• EXERCISE GOAL
Print the data that follows exactly.

* begin *

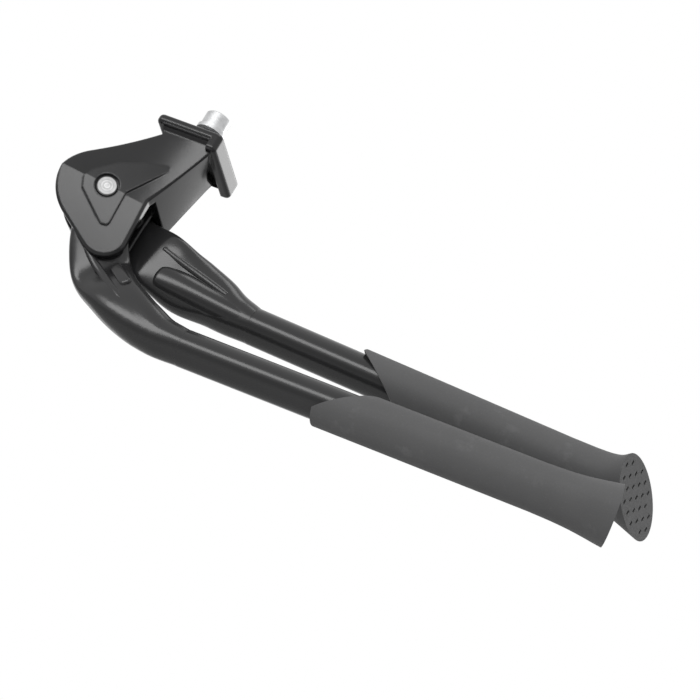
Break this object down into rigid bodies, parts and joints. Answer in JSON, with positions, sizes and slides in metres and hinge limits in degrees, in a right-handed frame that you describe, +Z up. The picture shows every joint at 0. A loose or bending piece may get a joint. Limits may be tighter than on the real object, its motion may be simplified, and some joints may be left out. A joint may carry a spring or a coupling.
{
  "type": "bicycle centre kickstand",
  "caption": "Folding two-leg centre kickstand: cast head with one fixing bolt, geared hinged legs and flared moulded feet, shown parked.",
  "frame": {"origin": "middle of the head's flat top face, on the fixing bolt's axis", "axes": "+Z up along the bolt, +X rearward the way the parked legs point, -Y the left side"},
  "size_m": [0.3203, 0.0724, 0.1401],
  "materials": {
    "black_cast": "satin black powder coat on cast aluminium",
    "black_leg": "satin black powder coat on forged aluminium",
    "foot_plastic": "matte dark grey moulded plastic",
    "spring_steel": "drawn spring wire",
    "pin_steel": "turned steel",
    "bolt_zinc": "bright zinc plating"
  },
  "bodies": {
    "head": {"head": "black_cast", "left_pin": "pin_steel", "right_pin": "pin_steel", "fixing_bolt": "bolt_zinc", "washer": "bolt_zinc", "left_spring": "spring_steel", "right_spring": "spring_steel"},
    "left_leg": {"left_leg": "black_leg", "left_foot_sleeve": "foot_plastic"},
    "right_leg": {"right_leg": "black_leg", "right_foot_sleeve": "foot_plastic"}
  },
  "joints": [
    {"name": "left_leg_fold", "type": "hinge", "parent": "head", "child": "left_leg", "pos_m": [-0.0264, 0, -0.0474], "axis": [-0.2756, 0.9613, 0], "range_deg": [0, 98], "deforming": ["left_spring"]},
    {"name": "right_leg_fold", "type": "hinge", "parent": "head", "child": "right_leg", "pos_m": [-0.0264, 0, -0.0474], "axis": [0.2756, 0.9613, 0], "range_deg": [0, 98], "deforming": ["right_spring"]}
  ],
  "couplings": [
    {"joint": "right_leg_fold", "follows": "left_leg_fold", "ratio": 1}
  ]
}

* end *

• TASK SOLUTION
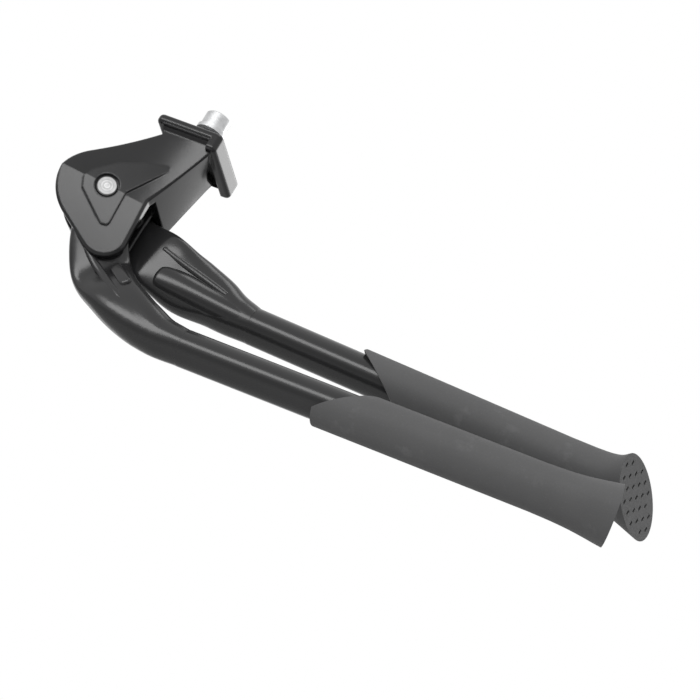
Break this object down into rigid bodies, parts and joints. Answer in JSON, with positions, sizes and slides in metres and hinge limits in degrees, in a right-handed frame that you describe, +Z up. The picture shows every joint at 0. A loose or bending piece may get a joint. Limits may be tighter than on the real object, its motion may be simplified, and some joints may be left out. A joint may carry a spring or a coupling.
{
  "type": "bicycle centre kickstand",
  "caption": "Folding two-leg centre kickstand: cast head with one fixing bolt, geared hinged legs and flared moulded feet, shown parked.",
  "frame": {"origin": "middle of the head's flat top face, on the fixing bolt's axis", "axes": "+Z up along the bolt, +X rearward the way the parked legs point, -Y the left side"},
  "size_m": [0.3203, 0.0724, 0.1401],
  "materials": {
    "black_cast": "satin black powder coat on cast aluminium",
    "black_leg": "satin black powder coat on forged aluminium",
    "foot_plastic": "matte dark grey moulded plastic",
    "spring_steel": "drawn spring wire",
    "pin_steel": "turned steel",
    "bolt_zinc": "bright zinc plating"
  },
  "bodies": {
    "head": {"head": "black_cast", "left_pin": "pin_steel", "right_pin": "pin_steel", "fixing_bolt": "bolt_zinc", "washer": "bolt_zinc", "left_spring": "spring_steel", "right_spring": "spring_steel"},
    "left_leg": {"left_leg": "black_leg", "left_foot_sleeve": "foot_plastic"},
    "right_leg": {"right_leg": "black_leg", "right_foot_sleeve": "foot_plastic"}
  },
  "joints": [
    {"name": "left_leg_fold", "type": "hinge", "parent": "head", "child": "left_leg", "pos_m": [-0.0264, 0, -0.0474], "axis": [-0.2756, 0.9613, 0], "range_deg": [0, 98], "deforming": ["left_spring"]},
    {"name": "right_leg_fold", "type": "hinge", "parent": "head", "child": "right_leg", "pos_m": [-0.0264, 0, -0.0474], "axis": [0.2756, 0.9613, 0], "range_deg": [0, 98], "deforming": ["right_spring"]}
  ],
  "couplings": [
    {"joint": "right_leg_fold", "follows": "left_leg_fold", "ratio": 1}
  ]
}